K-theory of Rotation Algebra Crossed Products by Amalgamated Products of Finite Cyclic Groups

Abstract: The $K$-groups of the crossed product of the rotation C*-algebra $A_\theta$ by free and amalgamated products of the cyclic groups $\mathbb Z_n$, for $n=2,3,4,6$, are calculated. The actions here arise from the canonical actions of these groups on the rotation algebra under the flip, cubic, Fourier, and hexic automorphisms, respectively.
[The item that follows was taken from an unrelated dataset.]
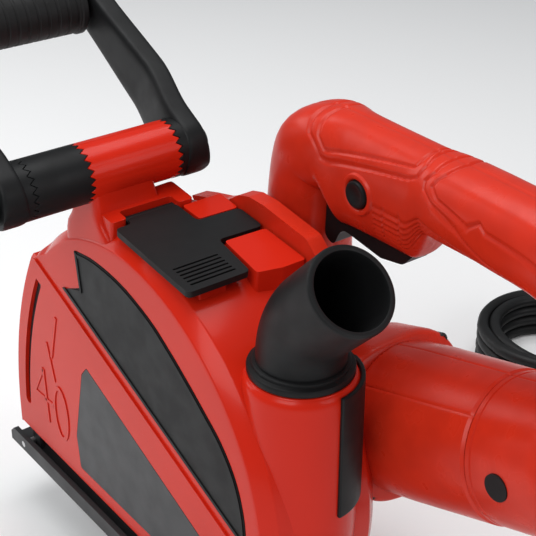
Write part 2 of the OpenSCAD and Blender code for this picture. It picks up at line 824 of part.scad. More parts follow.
module trigger_pin() {
    color([0.6, 0.6, 0.62]) place() bar_y(trigger_x, trigger_z, 1.6, motor_y + 9.3, motor_y - 9.3);
}

module lock_button() {
    color([0.1, 0.1, 0.1]) place() bar_y(lock_x, lock_z, lock_r, motor_y + 19, motor_y + 11);
}

// Dust elbow: a spigot and flange, a 45 degree bend and a straight mouth.
module dust_elbow() {
    color([0.14, 0.14, 0.15]) place() difference() {
        union() {
            translate([outlet_x, 0, outlet_up - 6]) cylinder(r = spigot_r, h = 7);
            translate([outlet_x, 0, outlet_up + 0.7]) cylinder(r = port_r + 4.2, h = 4);
            translate([outlet_x, 0, outlet_up + 4.6]) cylinder(r = port_r + 1.8, h = 2.3);
            translate([outlet_x - bend_r, 0, bend_z]) rotate([90, 0, 0])
                rotate_extrude(angle = 45) translate([bend_r, 0]) circle(r = port_r);
            translate([bend_x, 0, bend_z + bend_r * sin(45)]) rotate([0, -45, 0])
                cylinder(r = port_r, h = mouth_len);
        }
        translate([outlet_x, 0, outlet_up - 10]) cylinder(r = spigot_r - 2, h = bend_z - outlet_up + 10);
        translate([outlet_x - bend_r, 0, bend_z]) rotate([90, 0, 0])
            rotate_extrude(angle = 45) translate([bend_r, 0]) circle(r = spigot_r - 2);
        translate([bend_x, 0, bend_z + bend_r * sin(45)]) rotate([0, -45, 0])
            cylinder(r = port_r - port_wall, h = mouth_len + 5);
    }
}

module outlet_strip() {
    color([0.1, 0.1, 0.11]) place() difference() {
        translate([outlet_x, 0, 20]) cylinder(r = outlet_half + 3, h = outlet_up - 22);
        translate([outlet_x, 0, 19]) cylinder(r = outlet_half + 1, h = outlet_up);
        translate([outlet_x - 60, -1, 0]) cube([120, 60, 120]);
        translate([outlet_x - 5, -60, 0]) cube([60, 61, 120]);
        bar_y(0, 0, guard_r + 0.2, 0, -60);
    }
}

// Cord: rings of one radius carried along a route of points.
cord_route = [[-238, -70, 77.3], [-253, -70, 82.2], [-271, -70, 88], [-288, -72, 86], [-301, -77, 70],
    [-306, -86, 42], [-307, -97, 5], [-304, -112, -40], [-297, -130, -80], [-280, -152, -103],
    [-252, -176, -110.7], [-202, -205, -110.7], [-150, -232, -110.7], [-100, -255, -110.7],
    [-50, -272, -110.7], [-6, -282, -110.7], [36, -285.3, -110.7]];
plug_route = [[12, -398.5, -86.4], [-4, -400, -90], [-22, -401, -95], [-38, -400, -97]];

function mix(a, b, t) = a + (b - a) * t;

// Catmull-Rom point between the route's second and third of four points.
function spline(p, q, r, s, t) =
    0.5 * (2 * q + (r - p) * t + (2 * p - 5 * q + 4 * r - s) * t * t + (3 * q - p - 3 * r + s) * t * t * t);

module sweep(route, radius, steps, sides) {
    last = len(route) - 1;
    pts = [for (i = [0:last - 1]) for (k = [0:steps - 1])
        spline(route[max(i - 1, 0)], route[i], route[i + 1], route[min(i + 2, last)], k / steps), ];
    path = concat(pts, [route[last]]);
    n = len(path);
    rings = [for (i = [0:n - 1])
        let (
            d = path[min(i + 1, n - 1)] - path[max(i - 1, 0)],
            t = d / norm(d),
            side = cross(t, [0, 0, 1]),
            u = side / norm(side),
            v = cross(u, t)
        )
        [for (k = [0:sides - 1]) path[i] + radius * (cos(360 * k / sides) * u + sin(360 * k / sides) * v)]];
    points = [for (ring = rings) each ring];
    faces = concat(
        [[for (k = [0:sides - 1]) k]],
        [for (i = [0:n - 2]) for (k = [0:sides - 1])
            [i * sides + k, (i + 1) * sides + k, (i + 1) * sides + (k + 1) % sides, i * sides + (k + 1) % sides]],
        [[for (k = [sides - 1:-1:0]) (n - 1) * sides + k]]
    );
    polyhedron(points = points, faces = faces, convexity = 8);
}

module strain_relief() {
    color([0.1, 0.1, 0.1]) place() on_motor(motor_len) difference() {
        union() {
            translate([0, 0, -9]) cylinder(r = 6, h = 9);
            cylinder(r1 = 9, r2 = 6, h = 28);
        }
        translate([0, 0, -20]) cylinder(r = cord_r, h = 60);
    }
}

module cord_tube() {
    color([0.09, 0.09, 0.09]) place() {
        sweep(cord_route, cord_r, 3, 10);
        sweep(plug_route, cord_r, 3, 10);
    }
}

module cord_coil() {
    color([0.09, 0.09, 0.09]) place() translate([coil_x, coil_y, floor_z])
        rotate_extrude() translate([coil_r - cord_d, 0]) square([2 * cord_d, coil_h]);
}

module plug() {
    color([0.09, 0.09, 0.09]) place() translate([-38, -400, plug_z]) rotate([0, -90, 0]) {
        cylinder(r1 = 7, r2 = 11, h = 12);
        translate([0, 0, 12]) cylinder(r = 18, h = 24);
        for (z = [-9.5, 9.5]) translate([z, 0, 36]) cylinder(r = 2.4, h = 19);
    }
}

guard_casting();
side_cover();
crescent_insert();
badge_plate();
cover_screws();
latch_lever();
lever_pin();
handle_bracket();
bracket_screws();
bow_handle();
front_grip();
spacer_sleeve();
bow_bolt();
bow_knob();
sole_plate();
pivot_pin();
depth_blade();
roller_axles();
front_roller();
rear_roller();
disc_left();
disc_right();
disc_spacer();
inner_flange();
clamp_nut();
spindle_shaft();
bevel_gear();
spindle_bearings();
gear_cover();
gear_housing();
spindle_lock();
bearing_plate();
armature_shaft();
armature_core();
commutator();
cooling_fan();
pinion();
motor_bearings();
stator();
brush_holders();
brush_caps();
motor_housing();
rear_cap();
housing_screws();
grip_left();
grip_right();
grip_screws();
switch_body();
speed_module();
trigger();
trigger_pin();
lock_button();
dust_elbow();
outlet_strip();
strain_relief();
cord_tube();
cord_coil();
plug();
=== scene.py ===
"""The looks of a twin-disc wall chaser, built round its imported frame.

Sizes inside the classes are millimetres from the spindle's axis: X forward, Y to the
left, Z up. ``to_frame`` turns them into the frame's metres.
"""

import json
import logging
import math
from collections.abc import Callable
from dataclasses import dataclass
from enum import Enum

import bmesh
import bpy
import numpy as np
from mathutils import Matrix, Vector
from mathutils.geometry import delaunay_2d_cdt


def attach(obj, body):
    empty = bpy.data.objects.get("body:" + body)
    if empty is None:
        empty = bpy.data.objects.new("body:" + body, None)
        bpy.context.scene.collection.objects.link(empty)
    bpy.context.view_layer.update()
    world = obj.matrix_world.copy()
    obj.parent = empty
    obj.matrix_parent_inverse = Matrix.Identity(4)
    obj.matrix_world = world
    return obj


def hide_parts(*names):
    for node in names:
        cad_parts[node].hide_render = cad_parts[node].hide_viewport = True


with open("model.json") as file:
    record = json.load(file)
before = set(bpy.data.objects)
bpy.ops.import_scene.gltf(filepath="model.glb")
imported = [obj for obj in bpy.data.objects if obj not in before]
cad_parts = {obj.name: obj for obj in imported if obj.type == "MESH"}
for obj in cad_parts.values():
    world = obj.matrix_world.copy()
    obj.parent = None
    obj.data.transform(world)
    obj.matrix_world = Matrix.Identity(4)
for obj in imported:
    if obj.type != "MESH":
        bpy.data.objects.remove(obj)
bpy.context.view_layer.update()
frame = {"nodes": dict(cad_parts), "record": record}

LOG = logging.getLogger("wall_chaser")
SPINDLE = np.array([55.171, 7.5, 115.0])
GUARD_R = 120.0
GUARD_HALF = 34.4
MOTOR_Y = -70.0
TILT = math.radians(18)
MOTOR_AXIS = np.array([-math.cos(TILT), 0.0, math.sin(TILT)])
MOTOR_UP = np.array([math.sin(TILT), 0.0, math.cos(TILT)])
ACROSS = (0, 1, 0)
UPWARD = (0, 0, 1)


class Body(Enum):
    """The bodies that pieces ride on."""

    MACHINE = "machine"
    LATCH = "latch"
    BOW = "bow"
    ELBOW = "elbow"
    SPINDLE = "spindle"
    TRIGGER = "switch_trigger"
    LOCK = "switch_lock"


def to_frame(points: np.ndarray) -> np.ndarray:
    """Moves points from the spindle's millimetres to the frame's metres.

    Args:
        points: array whose last axis is X, Y, Z in millimetres.

    Returns:
        The same points in metres in the frame.
    """
    return (np.asarray(points, float) + SPINDLE) * 0.001


def smoothstep(low: float, high: float, value: np.ndarray) -> np.ndarray:
    """0 below low, 1 above high, and 3t^2 - 2t^3 between them."""
    t = np.clip((value - low) / (high - low), 0.0, 1.0)
    return t * t * (3.0 - 2.0 * t)


def curve_points(route: list, per_span: int) -> np.ndarray:
    """Catmull-Rom curve through a route's points.

    Args:
        route: the points, any number of axes.
        per_span: samples for each pair of neighbours.

    Returns:
        The sampled points, from the first to the last.
    """
    p = np.asarray(route, float)
    q = np.vstack([2 * p[0] - p[1], p, 2 * p[-1] - p[-2]])
    t = (np.arange(per_span) / per_span)[None, :, None]
    a, b, c, d = (q[k:len(q) - 3 + k][:, None, :] for k in range(4))
    span = 0.5 * (2 * b + (c - a) * t + (2 * a - 5 * b + 4 * c - d) * t**2
                  + (3 * b - a - 3 * c + d) * t**3)
    return np.vstack([span.reshape(-1, p.shape[1]), p[-1:]])


def arc(cx: float, cy: float, r: float, start: float, end: float, steps: int) -> np.ndarray:
    """Points on a circle from one angle to another, in degrees."""
    a = np.radians(np.linspace(start, end, steps))
    return np.column_stack([cx + r * np.cos(a), cy + r * np.sin(a)])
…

An interesting feature in this study is that although the inclusion $A_\theta \to A_\theta \rtimes \mathbb Z_n$ induces injective maps on their $K_0$-groups, the same is not the case for the inclusions $A_\theta \rtimes \mathbb Z_d \to A_\theta \rtimes \mathbb Z_n$ for $2\le d < n \le 6$ and $d|n$, which we endeavor to calculate. Further, while for free products $K_1(A_\theta \rtimes [\mathbb Z_{m} \ast \mathbb Z_{n}]) = 0$, for amalgamated products $K_1(A_\theta \rtimes [\mathbb Z_{m} \ast_{\mathbb Z_{d}} \mathbb Z_{n}]) = \mathbb Z^k$ is non-vanishing ($k=1,2$).